# start of EXCERPTED RECORDS
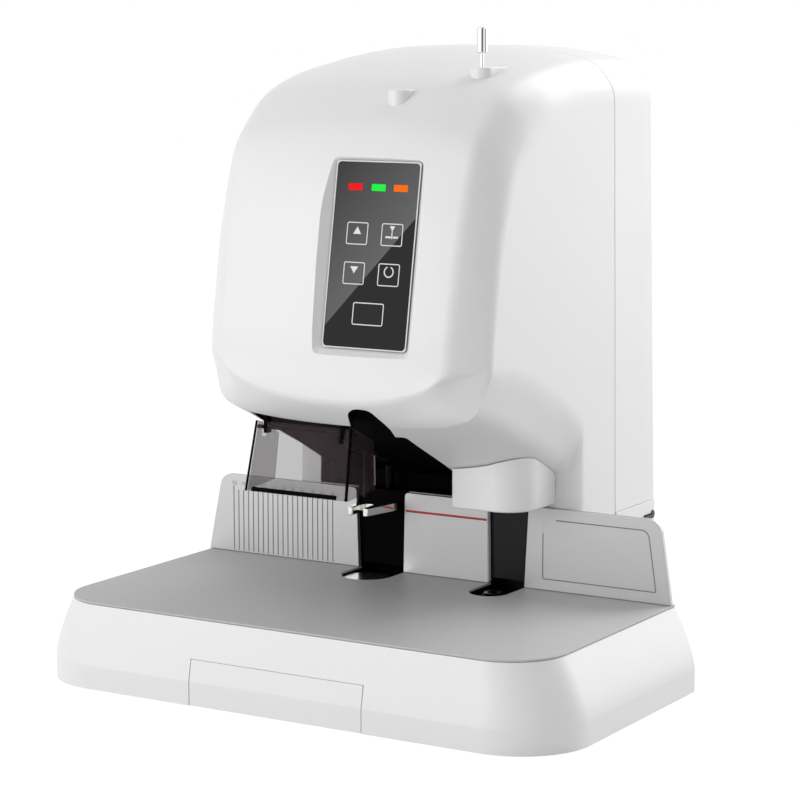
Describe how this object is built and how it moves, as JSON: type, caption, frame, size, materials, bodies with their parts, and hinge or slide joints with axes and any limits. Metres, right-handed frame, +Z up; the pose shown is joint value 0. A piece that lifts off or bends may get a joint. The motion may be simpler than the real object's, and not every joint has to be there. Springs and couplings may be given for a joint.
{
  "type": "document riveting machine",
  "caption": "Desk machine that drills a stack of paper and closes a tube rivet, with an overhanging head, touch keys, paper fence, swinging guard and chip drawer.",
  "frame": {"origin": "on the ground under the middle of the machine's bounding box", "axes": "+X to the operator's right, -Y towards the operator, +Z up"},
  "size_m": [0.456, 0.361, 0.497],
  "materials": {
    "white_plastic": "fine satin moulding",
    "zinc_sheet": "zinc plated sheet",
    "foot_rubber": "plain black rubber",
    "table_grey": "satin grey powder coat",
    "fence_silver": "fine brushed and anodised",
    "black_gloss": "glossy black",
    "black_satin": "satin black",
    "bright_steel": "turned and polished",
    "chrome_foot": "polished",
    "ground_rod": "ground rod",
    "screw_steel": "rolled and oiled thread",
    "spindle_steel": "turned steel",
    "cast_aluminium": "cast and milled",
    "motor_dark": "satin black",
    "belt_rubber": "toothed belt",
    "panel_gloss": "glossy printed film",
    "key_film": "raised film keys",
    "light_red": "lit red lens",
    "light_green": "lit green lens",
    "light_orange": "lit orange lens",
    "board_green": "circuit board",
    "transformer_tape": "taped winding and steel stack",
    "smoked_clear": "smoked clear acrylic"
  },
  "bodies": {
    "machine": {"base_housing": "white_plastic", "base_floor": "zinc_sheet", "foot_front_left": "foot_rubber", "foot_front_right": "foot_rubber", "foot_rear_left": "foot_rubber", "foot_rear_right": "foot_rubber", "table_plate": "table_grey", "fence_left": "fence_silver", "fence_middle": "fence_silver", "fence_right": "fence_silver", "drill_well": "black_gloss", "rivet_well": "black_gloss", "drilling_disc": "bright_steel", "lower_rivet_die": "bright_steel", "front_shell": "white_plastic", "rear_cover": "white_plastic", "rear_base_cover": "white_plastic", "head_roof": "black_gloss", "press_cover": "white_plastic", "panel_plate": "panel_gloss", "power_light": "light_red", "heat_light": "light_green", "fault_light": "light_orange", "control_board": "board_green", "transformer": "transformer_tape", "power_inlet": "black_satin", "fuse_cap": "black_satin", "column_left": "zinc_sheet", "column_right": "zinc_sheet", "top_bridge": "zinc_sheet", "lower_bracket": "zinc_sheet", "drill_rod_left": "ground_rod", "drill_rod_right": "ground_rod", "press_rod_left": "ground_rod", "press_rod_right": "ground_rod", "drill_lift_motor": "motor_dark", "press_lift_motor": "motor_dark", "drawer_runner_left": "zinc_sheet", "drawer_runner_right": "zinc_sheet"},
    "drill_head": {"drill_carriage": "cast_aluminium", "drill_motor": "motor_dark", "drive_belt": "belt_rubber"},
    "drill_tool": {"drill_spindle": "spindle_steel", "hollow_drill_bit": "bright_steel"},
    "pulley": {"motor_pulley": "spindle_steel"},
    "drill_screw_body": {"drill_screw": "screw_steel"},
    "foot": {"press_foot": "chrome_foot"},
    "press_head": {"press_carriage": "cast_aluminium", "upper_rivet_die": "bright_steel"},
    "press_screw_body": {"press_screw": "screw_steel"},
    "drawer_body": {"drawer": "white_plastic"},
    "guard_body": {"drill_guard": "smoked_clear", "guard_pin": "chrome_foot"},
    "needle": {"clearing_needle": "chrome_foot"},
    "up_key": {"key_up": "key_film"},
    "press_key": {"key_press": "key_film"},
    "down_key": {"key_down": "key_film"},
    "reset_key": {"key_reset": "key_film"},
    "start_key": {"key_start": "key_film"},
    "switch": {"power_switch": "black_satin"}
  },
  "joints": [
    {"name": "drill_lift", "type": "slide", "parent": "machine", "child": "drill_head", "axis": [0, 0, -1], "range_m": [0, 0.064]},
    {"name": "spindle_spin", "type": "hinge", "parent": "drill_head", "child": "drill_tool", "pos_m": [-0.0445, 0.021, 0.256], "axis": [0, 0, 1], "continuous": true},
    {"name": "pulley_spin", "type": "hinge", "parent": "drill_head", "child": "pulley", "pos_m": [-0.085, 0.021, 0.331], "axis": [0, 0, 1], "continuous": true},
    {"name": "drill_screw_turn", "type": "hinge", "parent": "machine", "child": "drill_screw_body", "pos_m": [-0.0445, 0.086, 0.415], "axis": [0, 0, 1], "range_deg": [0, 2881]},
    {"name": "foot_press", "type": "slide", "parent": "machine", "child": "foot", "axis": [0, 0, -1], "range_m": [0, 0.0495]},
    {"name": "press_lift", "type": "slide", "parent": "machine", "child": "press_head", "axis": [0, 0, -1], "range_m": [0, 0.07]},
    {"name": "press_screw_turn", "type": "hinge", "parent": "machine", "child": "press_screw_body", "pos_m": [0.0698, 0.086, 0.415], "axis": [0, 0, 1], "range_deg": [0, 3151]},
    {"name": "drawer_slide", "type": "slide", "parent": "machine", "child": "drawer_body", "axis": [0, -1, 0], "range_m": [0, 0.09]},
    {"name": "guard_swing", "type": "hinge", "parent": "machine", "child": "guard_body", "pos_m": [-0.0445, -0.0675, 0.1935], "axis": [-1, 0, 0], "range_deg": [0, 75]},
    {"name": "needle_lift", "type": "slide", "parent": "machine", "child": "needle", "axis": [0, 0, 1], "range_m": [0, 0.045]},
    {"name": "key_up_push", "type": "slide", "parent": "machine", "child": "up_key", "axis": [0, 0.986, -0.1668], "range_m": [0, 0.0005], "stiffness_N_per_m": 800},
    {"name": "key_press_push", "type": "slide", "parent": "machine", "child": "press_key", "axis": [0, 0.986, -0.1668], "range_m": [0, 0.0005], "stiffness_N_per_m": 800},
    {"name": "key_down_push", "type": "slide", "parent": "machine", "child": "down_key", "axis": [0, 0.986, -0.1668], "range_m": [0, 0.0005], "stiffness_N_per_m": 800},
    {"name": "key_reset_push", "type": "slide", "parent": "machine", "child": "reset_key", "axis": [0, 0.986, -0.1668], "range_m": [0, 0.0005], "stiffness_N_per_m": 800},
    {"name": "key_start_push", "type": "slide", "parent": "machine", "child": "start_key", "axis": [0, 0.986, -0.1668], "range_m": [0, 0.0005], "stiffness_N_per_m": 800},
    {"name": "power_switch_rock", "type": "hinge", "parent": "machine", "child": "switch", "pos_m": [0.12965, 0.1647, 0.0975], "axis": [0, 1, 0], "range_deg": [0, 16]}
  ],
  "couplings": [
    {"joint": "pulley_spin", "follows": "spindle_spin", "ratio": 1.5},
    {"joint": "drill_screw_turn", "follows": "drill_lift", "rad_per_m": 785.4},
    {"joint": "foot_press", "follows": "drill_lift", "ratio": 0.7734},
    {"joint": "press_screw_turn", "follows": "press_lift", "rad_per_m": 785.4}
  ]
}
# end of EXCERPTED RECORDS
# start of EXCERPTED RECORDS
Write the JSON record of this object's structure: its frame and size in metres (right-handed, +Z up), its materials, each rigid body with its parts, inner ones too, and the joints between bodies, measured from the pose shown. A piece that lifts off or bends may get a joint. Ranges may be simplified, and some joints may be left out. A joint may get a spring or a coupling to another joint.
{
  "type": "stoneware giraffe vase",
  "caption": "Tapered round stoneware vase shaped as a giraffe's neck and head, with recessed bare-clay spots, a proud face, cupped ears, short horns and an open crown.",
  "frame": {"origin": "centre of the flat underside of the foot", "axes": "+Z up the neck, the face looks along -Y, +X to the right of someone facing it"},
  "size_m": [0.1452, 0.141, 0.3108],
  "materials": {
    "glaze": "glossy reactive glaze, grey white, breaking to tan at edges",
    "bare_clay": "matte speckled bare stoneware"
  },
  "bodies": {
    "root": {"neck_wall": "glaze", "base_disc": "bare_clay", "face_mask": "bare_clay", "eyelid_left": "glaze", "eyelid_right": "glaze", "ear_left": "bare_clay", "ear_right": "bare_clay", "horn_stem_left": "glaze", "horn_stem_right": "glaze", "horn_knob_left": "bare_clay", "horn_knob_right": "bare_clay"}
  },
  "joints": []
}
# end of EXCERPTED RECORDS
Which lines contain "shown"? Copy each of them out.

* _ANSWER TO THE TASK_:
Describe how this object is built and how it moves, as JSON: type, caption, frame, size, materials, bodies with their parts, and hinge or slide joints with axes and any limits. Metres, right-handed frame, +Z up; the pose shown is joint value 0. A piece that lifts off or bends may get a joint. The motion may be simpler than the real object's, and not every joint has to be there. Springs and couplings may be given for a joint.
Write the JSON record of this object's structure: its frame and size in metres (right-handed, +Z up), its materials, each rigid body with its parts, inner ones too, and the joints between bodies, measured from the pose shown. A piece that lifts off or bends may get a joint. Ranges may be simplified, and some joints may be left out. A joint may get a spring or a coupling to another joint.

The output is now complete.